Further, the U.S. Department of Justice is also asking the court, for the first time, to apply Section 3 of the Voting Rights Act. That section of the federal law allows for jurisdictions shown to have a history of racial discrimination to be added to the list of those requiring federal preclearance for voting laws. Currently, no jurisdictions are covered, since SCOTUS struck down the VRA's previous coverage formula and Republicans in Congress continue to block the bipartisan Voting Rights Act Amendment to fix it. North Carolina would be the first jurisdiction added by a court under Section 3.
The federal case in North Carolina is being watched closely, following on the heels of a federal court that recently struck down Wisconsin's polling place photo ID restriction as unconstitutional and a violation of VRA Section 2, finding it "absolutely clear" that the Badger State's voting restriction "will prevent more legitimate votes from being cast than fraudulent votes."
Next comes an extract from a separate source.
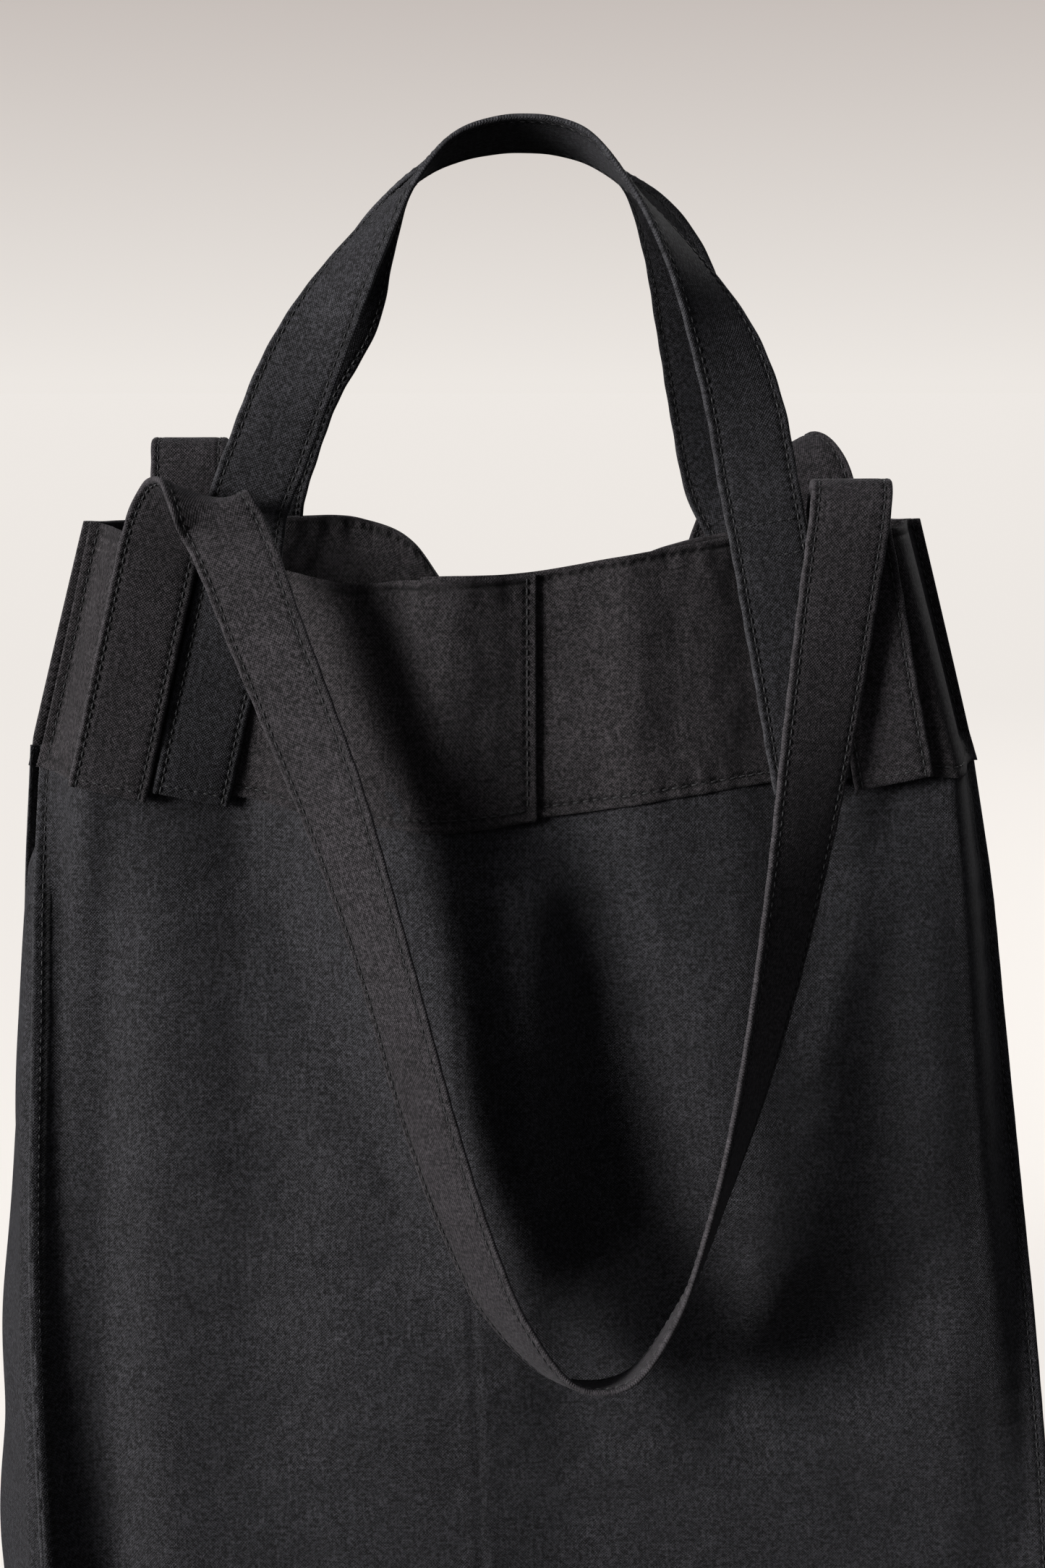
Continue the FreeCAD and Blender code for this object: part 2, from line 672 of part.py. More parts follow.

The Wisconsin case is being appealed and similar federal challenges are pending in both Texas and Arkansas.
The U.S. district judge presiding over the case in North Carolina, Thomas D. Schroeder, was nominated to the court in 2007 by George W. Bush. While it's not known for certain how quickly the judge will rule on the motion as we barrel toward the 2014 general elections, according to the Journal, "Chris Brook, legal director of the ACLU of North Carolina, said Schroeder has indicated he understands the urgency and will issue a decision soon after the hearings are over."
According to expert witness Charles Stewart, a political scientist at MIT, if the law had been in effect in 2012, "over 30,000 African Americans who registered during the same-day registration period would have been unable to register during that period, almost 300,000 [black] early voters would have been shoehorned into more congested early voting and Election Day voting sites, and at least 2,000 African- American voters would have had their out-of-precinct votes left uncounted."